Global conflict often triggers:

  1. Currency volatility
  2. Exchange rate fluctuations
  3. Increased hedging activity

If not tracked properly, this impacts:

  • Payables and receivables
  • Imported inventory costs
  • Financial reporting accuracy

Key Question:
Are foreign exchange impacts being consistently measured and recorded across transactions?

Are We Overlooking Impairment Risks?

Disruptions can lead to:

  1. Obsolete or slow moving inventory
  2. Supplier failures
  3. Idle or underutilized assets

Yet many businesses delay recognizing impairments.

This leads to:

  • Overstated asset values
  • Misleading balance sheets

 Key Question:
Do we need to reassess inventory, receivables, or asset impairment due to ongoing disruptions?

Is Our Budgeting and Forecasting Model Still Valid?

Traditional budgets assume:

  • Predictable supply
  • Stable costs
  • Consistent timelines

But in today’s environment, those assumptions break down quickly.

 Static budgets become irrelevant within months.

Key Question:
Are we using flexible, scenario based forecasting models that reflect supply chain uncertainty?

Are We Capturing the Financial Impact of Strategic Decisions?

To mitigate disruption, businesses often:

  1. Shift to local suppliers
  2. Increase inventory buffers
  3. Diversify sourcing

While operationally necessary, these decisions have financial consequences:

  1. Higher working capital requirements
  2. Reduced margins
  3. Increased carrying costs

 Key Question:
Are strategic supply chain decisions being evaluated through a financial lens?

Do Our Financial Reports Reflect Reality or Lag Behind It?

One of the biggest risks today is timing gaps in financial reporting.

By the time reports are generated:

  1. Costs may have already changed
  2. Inventory positions may be outdated
  3. Margins may have shifted

 Key Question:
How close is our financial reporting to real time operational reality?

Stakeholder Impact: Why This Matters Across the Organization

Forward Thinking Companies Are Doing

Leading businesses are adapting their accounting approach to match the new reality:

  • Implementing dynamic accrual and estimation models
  • Integrating FX risk tracking into daily accounting
  • Moving to rolling forecasts instead of annual budgets
  • Enhancing inventory and asset impairment reviews
  • Aligning finance teams closely with supply chain operations

Why This Matters: The Risk of Financial Lag

In a volatile environment, the biggest danger is not disruption itself, it is delayed financial awareness.

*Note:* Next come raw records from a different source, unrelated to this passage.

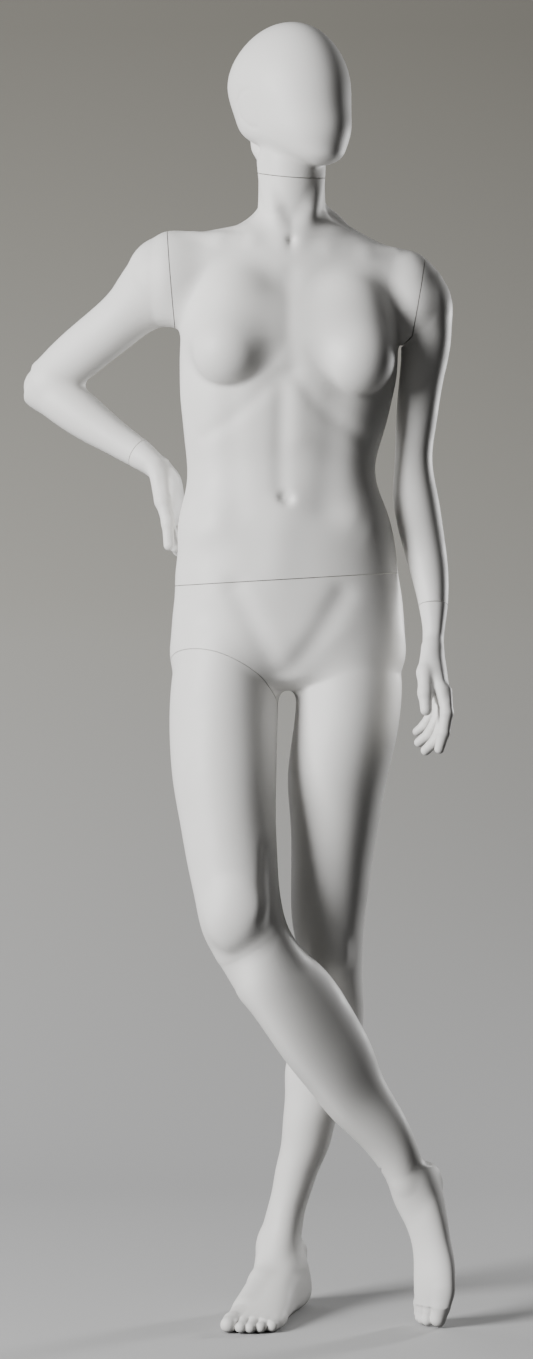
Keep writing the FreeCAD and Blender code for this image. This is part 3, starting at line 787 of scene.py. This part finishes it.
# The shin is turned outward, so that its flat inner face looks to the figure's left.
RIGHT_SHIN = column([
    (-44, -149, 522, 34, 34, 36), (-24, -150, 495, 50, 37, 50), (6, -148, 463, 61, 34, 52),
    (54, -142, 397, 62, 29, 55), (84, -135, 351.5, 55, 27, 56), (106, -128, 311, 46, 27, 50),
    (138.5, -119, 266, 36, 29, 42), (158, -112, 230, 29, 30, 35), (173, -105, 199, 29, 27, 31),
    (184, -98, 178, 30, 27, 33), (190, -96, 160, 24, 22, 26),
], axis=SHIN_AXIS, side=(0.654, 0.616, 0.441), power=2.1)
RIGHT_KNEECAP = egg((-63, -182, 562), (36, 21, 42))
FOOT_LONG = unit((0.8, -0.6, 0))
RIGHT_FOOT = column([
    (182, -99, 215, 22, 22, 22), (181, -100, 200, 28, 26, 28), (184, -100, 182, 33, 26, 32),
    (189, -104, 160, 34, 23, 30), (193.5, -108, 144, 33, 21, 26), (201, -115, 117, 30, 18, 21),
    (206, -122, 89, 31, 17, 18), (206.5, -128, 65, 32, 16, 16), (206, -131, 45, 31, 14, 14),
    (204, -133, 30, 27, 10, 10),
], side=FOOT_LONG, power=2.2)
RIGHT_TOES = [
    rod([(218, -137, 52, 13), (215, -139, 28, 11.5), (211, -138, 12, 11)], 5),
    rod([(203, -129, 48, 8.5), (200, -131, 24, 7.5), (197, -131, 9, 8)], 5),
    rod([(196, -122, 47, 8.2), (193, -124, 24, 7.2), (191, -124, 9, 7.6)], 5),
    rod([(191, -115, 47, 7.8), (188.5, -117, 25, 7), (187.5, -117, 10, 7.2)], 5),
    rod([(187, -108, 46, 7.0), (186, -109, 28, 6.4), (186, -109, 14, 6.6)], 5),
]


RIGHT_HEEL = egg((198, -74, 184), (22, 24, 32), turn=-36)
RIGHT_INNER_ANKLE = egg((168, -116, 196), (10, 11, 13))
RIGHT_ANKLE_TOP = 260


def right_foot(p):
    whole = smooth_union(RIGHT_FOOT(p), RIGHT_HEEL(p), 14)
    return with_digits(whole, RIGHT_TOES, p, 1.2, 7)


def right_leg_core(p):
    """The right leg without the grooves at its knee, standing on its toes."""
    whole = smooth_union(RIGHT_THIGH(p), RIGHT_SHIN(p), 34)
    whole = smooth_union(whole, RIGHT_KNEECAP(p), 26)
    at = p[:, 2] < RIGHT_ANKLE_TOP
    whole[at] = smooth_union(whole[at], right_foot(p[at]), 14)
    whole = smooth_union(whole, RIGHT_INNER_ANKLE(p), 14)
    return np.maximum(whole, -p[:, 2])


INNER_THIGH_LINE = [(-25, -140, 655), (-26, -140, 600), (-27, -140, 562)]
UNDER_KNEE_LINE = [(-27, -140, 545), (-38, -140, 530), (-58, -140, 514)]
RIGHT_LEG = engraved(right_leg_core, [
    stroke(on_skin(right_leg_core, INNER_THIGH_LINE, BACK), 8, 3.0),
    stroke(on_skin(right_leg_core, UNDER_KNEE_LINE, BACK), 17, 4.0),
])
HIP_BOTTOM = 720
HIP_BLEND = 18


def lower_body_field(p):
    """The pelvis with both thigh roots and the standing leg."""
    whole = left_leg(p)
    at = p[:, 2] > HIP_BOTTOM
    crotch_blend = np.clip((p[at, 2] - 840) / 30, 0.02, 1) * 14
    both = smooth_union(RIGHT_THIGH(p[at]), whole[at], crotch_blend)
    whole[at] = smooth_union(TRUNK(p[at]), both, HIP_BLEND)
    return whole


def right_leg_field(p):
    """The right leg melted into the hip that it is cut from."""
    whole = RIGHT_LEG(p)
    at = p[:, 2] > HIP_BOTTOM
    whole[at] = smooth_union(TRUNK(p[at]), whole[at], HIP_BLEND)
    return whole


def thigh_root(p):
    """The right thigh and hip at the seam between them, ending at the crotch."""
    return np.maximum(smooth_union(TRUNK(p), RIGHT_THIGH(p), HIP_BLEND), p[:, 0] + 6)


# -------- head and hands

HEAD_CENTRE = np.array((10.0, -52.0, 1690.0))
HEAD_TURN = math.radians(42)
HEAD_SIDE = np.array((math.cos(HEAD_TURN), math.sin(HEAD_TURN), 0))
HEAD_BACK = np.array((-math.sin(HEAD_TURN), math.cos(HEAD_TURN), 0))
HEAD_TOP, HEAD_BOTTOM = 103.0, 101.0
# Height above the centre: half width, half depth, and how far back the section lies.
HEAD_ROWS = np.array([
    (-101, 60, 55, -64), (-93, 66, 69, -60), (-82, 69.5, 80, -47), (-62, 71, 99, -22),
    (-29, 69, 98.5, -6), (14, 72.5, 100, 3), (48, 74.5, 100, 4.5), (75, 73.5, 99, 3.5), (103, 73, 99, 1.5),
], float)


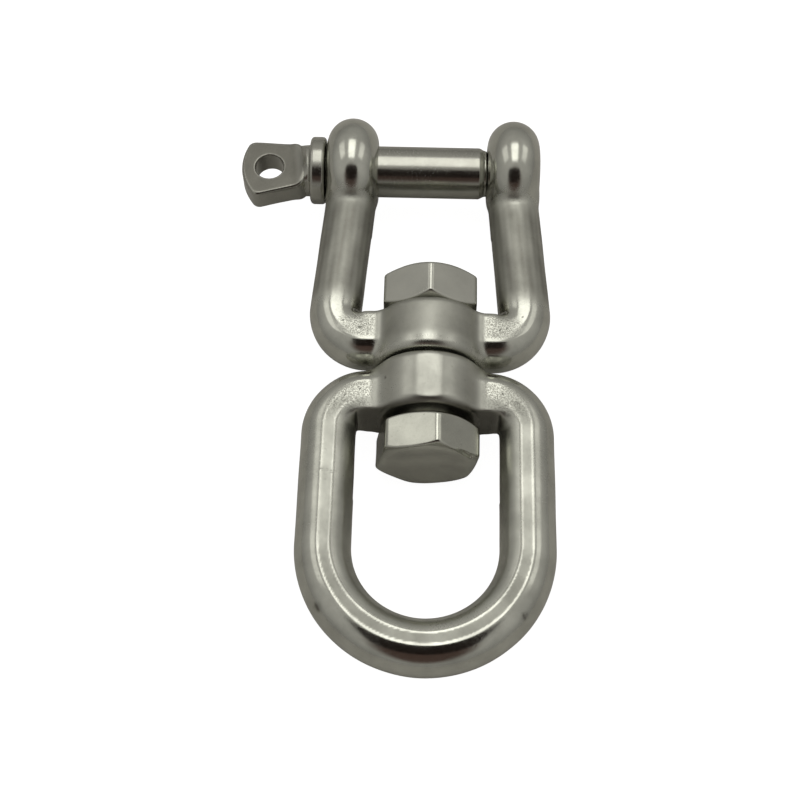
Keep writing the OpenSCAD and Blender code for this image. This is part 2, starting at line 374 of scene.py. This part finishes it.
def bolt_field(x, y, z):
    """Hexagon bolt, its head towards the eye, with a rolled thread under the nut."""
    radial = np.hypot(x, z)
    head = hexagon(x, z, HEAD_AF, HEAD_TURN, 0.7)
    inner = HEAD_Y - y
    outer = y - (HEAD_Y - HEAD_L)
    head = smooth_max(head, cone_end(radial, inner, 8.1), 0.35)
    head = smooth_max(head, cone_end(radial, outer, 8.5), 0.35)
    head = smooth_max(head, -inner, 0.3)
    dished = HEAD_DISH * ramp(radial, 3.0, 6.0)
    head = smooth_max(head, -outer + HEAD_DISH - dished, 0.7)
    head = smooth_max(head, NICK_R - bolt_nick(x, y, z), 0.3)
    head = head + ripple(x + 10, y, z + 5, 7, 0.05)
    thread = BOLT_THREAD * (1 - helix(x, z, y)) * ease((y - NUT_Y + 4) / 1.5)
    shank = smooth_max(radial - BOLT_R + thread * 0.8, y - BOLT_TIP_Y, 0.5)
    shank = smooth_max(shank, (radial - BOLT_END_R + y - BOLT_TIP_Y) * 0.7, 0.2)
    shank = np.maximum(shank, HEAD_Y - 1 - y)
    return smooth_min(head, shank, 0.5)


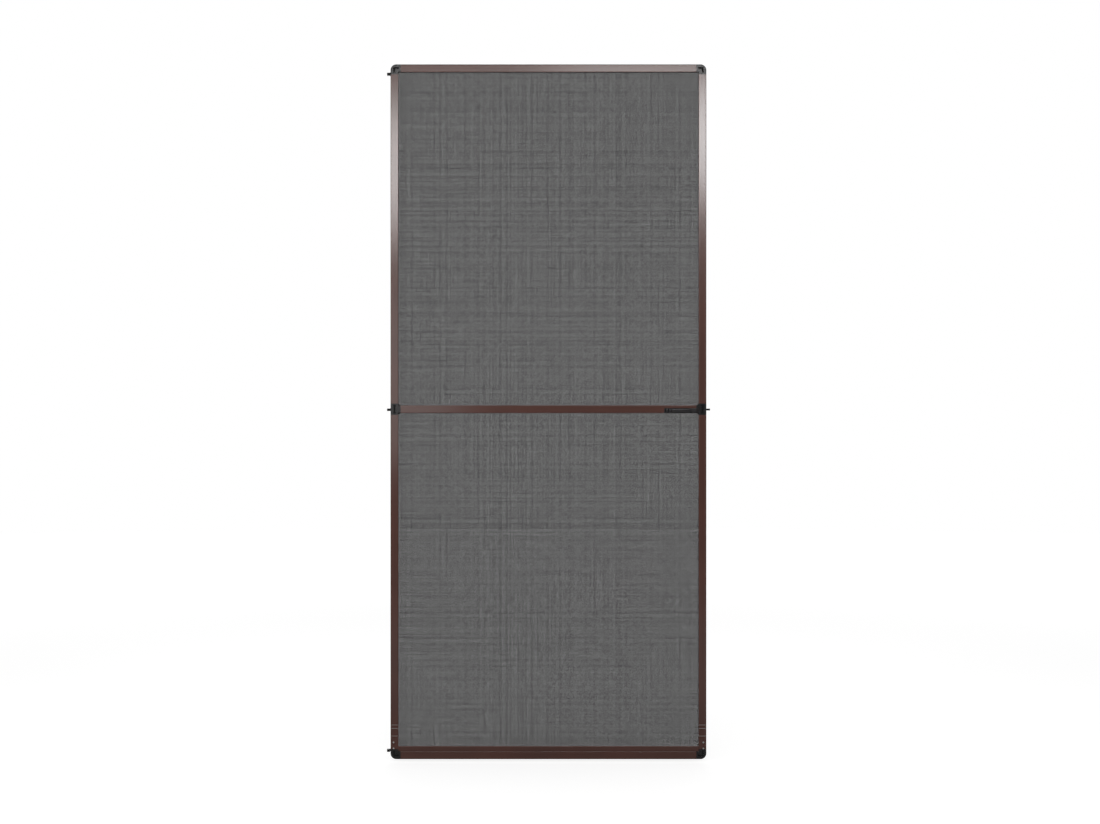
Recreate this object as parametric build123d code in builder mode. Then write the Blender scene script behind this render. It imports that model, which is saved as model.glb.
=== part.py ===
from build123d import *
import os

# Insect screen door with its hinges, seen from the side it opens to.
# Frame: +X to the right, +Y into the wall, +Z up, millimetres.
# The origin is the middle of the bottom hinge bracket's back face, which lies on the door frame.

os.makedirs("parts", exist_ok=True)

# Leaf
leaf_width = 1000.0
leaf_height = 2200.0
mid_rail_height = 1108.0  # middle of the mid rail above the leaf's bottom edge
kick_strip_height = 16.5

# Hollow section of the stiles and rails
profile_width = 25.0
profile_depth = 12.0
profile_wall = 1.1
front_round = 2.0  # long edges of the front face
groove_width = 4.5  # groove for the screen's rubber cord, open to the rear
groove_depth = 5.5
lip_step = 0.6  # how far the groove's inner lip stays below the rear face

# Moulded corners and tees
corner_radius = 18.5
corner_reach = 32.0  # from the leaf's edge to the end of each arm
tee_height = 36.0
tee_reach = 32.0
gusset_size = 5.0
gusset_depth = 9.0
spigot_length = 45.0  # part of a moulding that goes into a profile
spigot_clearance = 0.15
recess_width = 5.5
recess_depth = 2.0
corner_recess_inset = 11.5  # middle of the recess from the leaf's edge
corner_recess_leg = 15.0
tee_recess_inset = 12.5
tee_recess_height = 28.0
tee_recess_foot = 8.0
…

If accounting does not evolve:

  • Risks remain hidden
  • Decisions become reactive
  • Financial statements lose reliability

Conclusion: Accounting Must Evolve with Disruption

Global conflict has altered supply chains and accounting’s role. Today, financial reporting needs constant adaptation to cost fluctuations, operational uncertainty, and changing strategies, not static assumptions or delayed data. Companies not aligning accounting with these realities risk poor decisions. Proactive businesses improving financial processes, visibility, and real-time data integration will better handle disruption. In an unpredictable world, accurate, adaptive accounting is key to resilience and success.